Each line of the listing that contains the word "names" is to be copied.

★ ★ ★

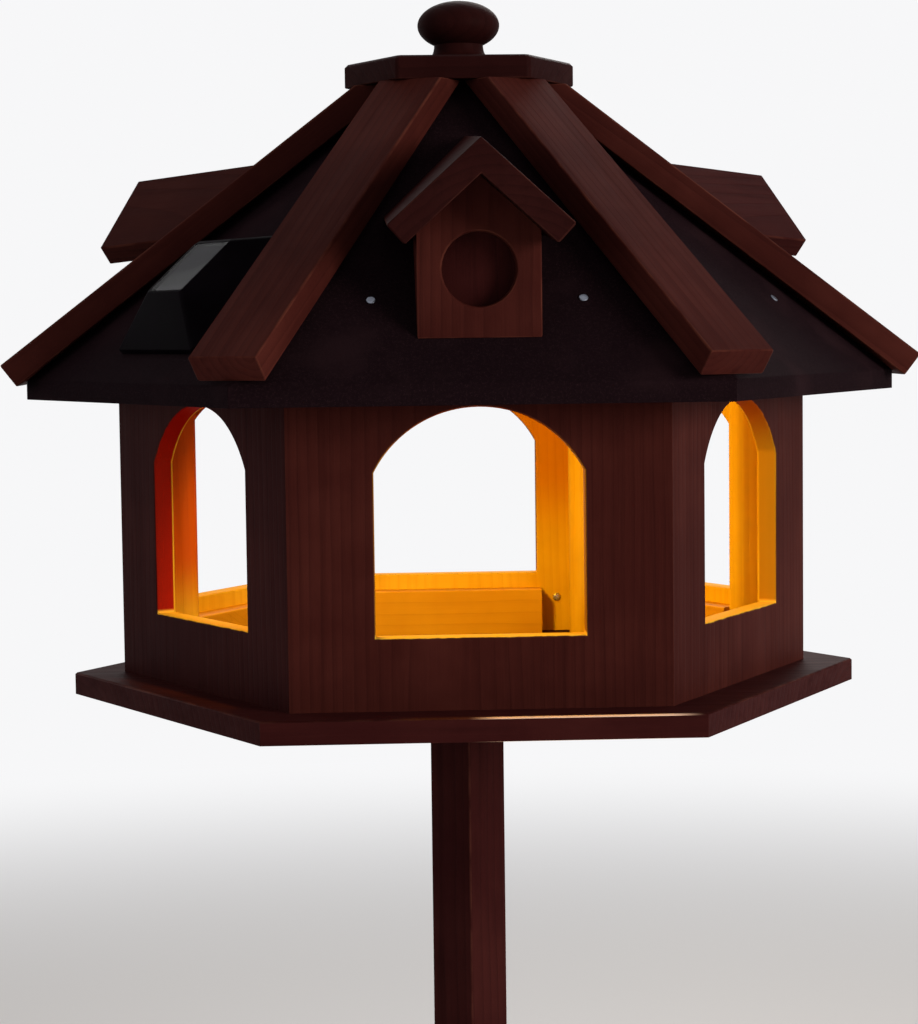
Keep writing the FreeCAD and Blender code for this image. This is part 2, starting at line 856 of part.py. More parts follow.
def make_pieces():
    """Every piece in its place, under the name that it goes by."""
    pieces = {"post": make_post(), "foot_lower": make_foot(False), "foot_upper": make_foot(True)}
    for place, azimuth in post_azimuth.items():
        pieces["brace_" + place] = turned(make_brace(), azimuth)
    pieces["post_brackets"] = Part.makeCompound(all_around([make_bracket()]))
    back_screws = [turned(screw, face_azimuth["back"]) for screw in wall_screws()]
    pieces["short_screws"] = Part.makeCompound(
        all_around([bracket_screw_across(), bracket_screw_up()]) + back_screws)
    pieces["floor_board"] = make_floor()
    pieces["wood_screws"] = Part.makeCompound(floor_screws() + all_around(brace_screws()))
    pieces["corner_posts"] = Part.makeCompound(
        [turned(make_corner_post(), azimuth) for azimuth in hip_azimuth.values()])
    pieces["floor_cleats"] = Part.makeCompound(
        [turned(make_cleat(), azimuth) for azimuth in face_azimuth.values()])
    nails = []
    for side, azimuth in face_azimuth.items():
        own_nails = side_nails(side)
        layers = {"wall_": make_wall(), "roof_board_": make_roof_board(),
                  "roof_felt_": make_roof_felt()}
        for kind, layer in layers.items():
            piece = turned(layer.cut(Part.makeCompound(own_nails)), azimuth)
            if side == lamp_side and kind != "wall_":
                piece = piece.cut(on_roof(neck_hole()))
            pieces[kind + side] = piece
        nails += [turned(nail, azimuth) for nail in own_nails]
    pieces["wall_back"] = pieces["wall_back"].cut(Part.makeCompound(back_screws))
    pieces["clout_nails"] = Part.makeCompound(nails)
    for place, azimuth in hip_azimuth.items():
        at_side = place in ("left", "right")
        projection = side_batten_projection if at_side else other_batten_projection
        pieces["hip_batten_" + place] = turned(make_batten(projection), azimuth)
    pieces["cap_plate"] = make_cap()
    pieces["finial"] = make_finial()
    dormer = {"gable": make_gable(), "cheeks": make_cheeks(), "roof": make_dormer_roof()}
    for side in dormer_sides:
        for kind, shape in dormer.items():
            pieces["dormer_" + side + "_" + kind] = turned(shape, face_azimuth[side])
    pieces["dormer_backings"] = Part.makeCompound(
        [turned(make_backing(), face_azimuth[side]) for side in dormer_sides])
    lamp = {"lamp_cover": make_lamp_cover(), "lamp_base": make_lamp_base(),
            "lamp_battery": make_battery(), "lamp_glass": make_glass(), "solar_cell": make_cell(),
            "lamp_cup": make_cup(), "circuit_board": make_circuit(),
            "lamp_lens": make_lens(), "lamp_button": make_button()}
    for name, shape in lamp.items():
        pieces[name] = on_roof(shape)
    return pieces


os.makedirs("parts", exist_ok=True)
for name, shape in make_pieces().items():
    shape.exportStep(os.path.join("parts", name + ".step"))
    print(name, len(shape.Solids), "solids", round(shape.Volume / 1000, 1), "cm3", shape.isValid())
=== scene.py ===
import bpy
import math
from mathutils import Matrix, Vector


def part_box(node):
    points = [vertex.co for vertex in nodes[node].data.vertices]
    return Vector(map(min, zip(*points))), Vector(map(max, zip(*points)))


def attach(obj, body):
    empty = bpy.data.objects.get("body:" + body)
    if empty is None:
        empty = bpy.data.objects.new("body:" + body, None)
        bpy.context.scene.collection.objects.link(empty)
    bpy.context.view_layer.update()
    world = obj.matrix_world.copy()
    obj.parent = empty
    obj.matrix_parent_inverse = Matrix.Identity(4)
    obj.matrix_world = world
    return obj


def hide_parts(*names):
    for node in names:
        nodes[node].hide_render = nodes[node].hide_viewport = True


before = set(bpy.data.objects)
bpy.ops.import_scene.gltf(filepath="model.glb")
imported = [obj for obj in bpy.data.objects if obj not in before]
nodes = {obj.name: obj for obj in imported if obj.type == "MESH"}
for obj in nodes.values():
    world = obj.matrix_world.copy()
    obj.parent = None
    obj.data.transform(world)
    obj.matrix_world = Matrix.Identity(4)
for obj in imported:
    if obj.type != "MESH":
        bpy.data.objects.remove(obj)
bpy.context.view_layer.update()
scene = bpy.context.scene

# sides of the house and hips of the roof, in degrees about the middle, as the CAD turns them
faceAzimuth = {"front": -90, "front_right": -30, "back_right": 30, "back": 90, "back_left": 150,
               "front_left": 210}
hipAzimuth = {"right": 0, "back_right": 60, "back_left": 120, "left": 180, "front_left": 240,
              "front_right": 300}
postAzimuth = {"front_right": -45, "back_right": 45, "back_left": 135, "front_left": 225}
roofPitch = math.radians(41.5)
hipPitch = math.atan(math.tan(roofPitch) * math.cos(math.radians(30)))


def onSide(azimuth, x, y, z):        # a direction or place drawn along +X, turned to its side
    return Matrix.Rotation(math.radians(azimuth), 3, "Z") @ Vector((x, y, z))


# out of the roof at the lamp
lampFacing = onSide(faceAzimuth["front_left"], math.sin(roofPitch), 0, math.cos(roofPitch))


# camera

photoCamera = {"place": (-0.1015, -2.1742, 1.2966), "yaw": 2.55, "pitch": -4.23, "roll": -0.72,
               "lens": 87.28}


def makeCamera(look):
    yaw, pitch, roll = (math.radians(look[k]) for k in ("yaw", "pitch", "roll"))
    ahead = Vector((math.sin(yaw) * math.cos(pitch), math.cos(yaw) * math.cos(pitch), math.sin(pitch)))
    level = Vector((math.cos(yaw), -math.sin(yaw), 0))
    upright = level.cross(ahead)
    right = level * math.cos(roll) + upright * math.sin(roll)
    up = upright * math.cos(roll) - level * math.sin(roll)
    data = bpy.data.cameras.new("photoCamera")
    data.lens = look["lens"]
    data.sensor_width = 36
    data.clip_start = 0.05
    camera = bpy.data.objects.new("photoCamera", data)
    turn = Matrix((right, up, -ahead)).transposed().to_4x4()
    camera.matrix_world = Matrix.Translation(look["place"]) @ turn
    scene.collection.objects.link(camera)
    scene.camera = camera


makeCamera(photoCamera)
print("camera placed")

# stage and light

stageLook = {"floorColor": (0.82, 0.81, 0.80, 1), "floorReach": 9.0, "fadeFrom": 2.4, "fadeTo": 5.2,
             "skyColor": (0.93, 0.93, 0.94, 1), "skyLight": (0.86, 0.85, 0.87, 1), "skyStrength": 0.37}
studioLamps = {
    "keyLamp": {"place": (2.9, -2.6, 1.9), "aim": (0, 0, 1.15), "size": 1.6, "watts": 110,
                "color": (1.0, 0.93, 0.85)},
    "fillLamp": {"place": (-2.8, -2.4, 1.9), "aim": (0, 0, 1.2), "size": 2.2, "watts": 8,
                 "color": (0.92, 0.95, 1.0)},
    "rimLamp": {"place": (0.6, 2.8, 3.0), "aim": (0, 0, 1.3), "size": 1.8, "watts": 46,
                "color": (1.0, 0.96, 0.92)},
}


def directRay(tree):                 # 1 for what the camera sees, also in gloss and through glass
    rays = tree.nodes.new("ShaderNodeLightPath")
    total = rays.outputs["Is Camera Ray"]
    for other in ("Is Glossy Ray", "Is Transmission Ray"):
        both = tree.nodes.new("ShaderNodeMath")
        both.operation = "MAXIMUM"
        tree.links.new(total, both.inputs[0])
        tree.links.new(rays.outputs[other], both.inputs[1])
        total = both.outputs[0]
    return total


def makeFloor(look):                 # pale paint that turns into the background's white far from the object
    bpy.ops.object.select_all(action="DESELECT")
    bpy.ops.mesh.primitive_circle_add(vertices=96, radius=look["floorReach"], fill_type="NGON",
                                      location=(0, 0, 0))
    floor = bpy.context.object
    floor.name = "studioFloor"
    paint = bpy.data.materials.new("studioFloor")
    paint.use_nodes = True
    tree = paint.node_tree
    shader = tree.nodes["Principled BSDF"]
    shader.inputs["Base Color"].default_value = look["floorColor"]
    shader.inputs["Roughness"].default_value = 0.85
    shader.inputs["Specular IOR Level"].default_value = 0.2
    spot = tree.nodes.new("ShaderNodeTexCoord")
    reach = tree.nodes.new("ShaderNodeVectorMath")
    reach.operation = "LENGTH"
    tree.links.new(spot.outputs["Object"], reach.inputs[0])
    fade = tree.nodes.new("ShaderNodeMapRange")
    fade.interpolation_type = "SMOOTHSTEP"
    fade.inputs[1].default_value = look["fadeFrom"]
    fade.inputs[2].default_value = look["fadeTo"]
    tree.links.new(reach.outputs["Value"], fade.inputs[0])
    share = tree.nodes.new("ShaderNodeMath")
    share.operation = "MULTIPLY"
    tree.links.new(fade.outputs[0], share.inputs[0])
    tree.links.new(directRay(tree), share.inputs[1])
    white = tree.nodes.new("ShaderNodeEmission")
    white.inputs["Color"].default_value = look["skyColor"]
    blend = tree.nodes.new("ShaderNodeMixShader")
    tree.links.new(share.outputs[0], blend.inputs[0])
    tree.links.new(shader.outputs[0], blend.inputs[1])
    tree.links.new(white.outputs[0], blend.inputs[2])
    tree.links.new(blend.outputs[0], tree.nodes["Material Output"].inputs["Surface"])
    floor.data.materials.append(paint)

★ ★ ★

### [FULL RESPONSE]
def hide_parts(*names):
    for node in names:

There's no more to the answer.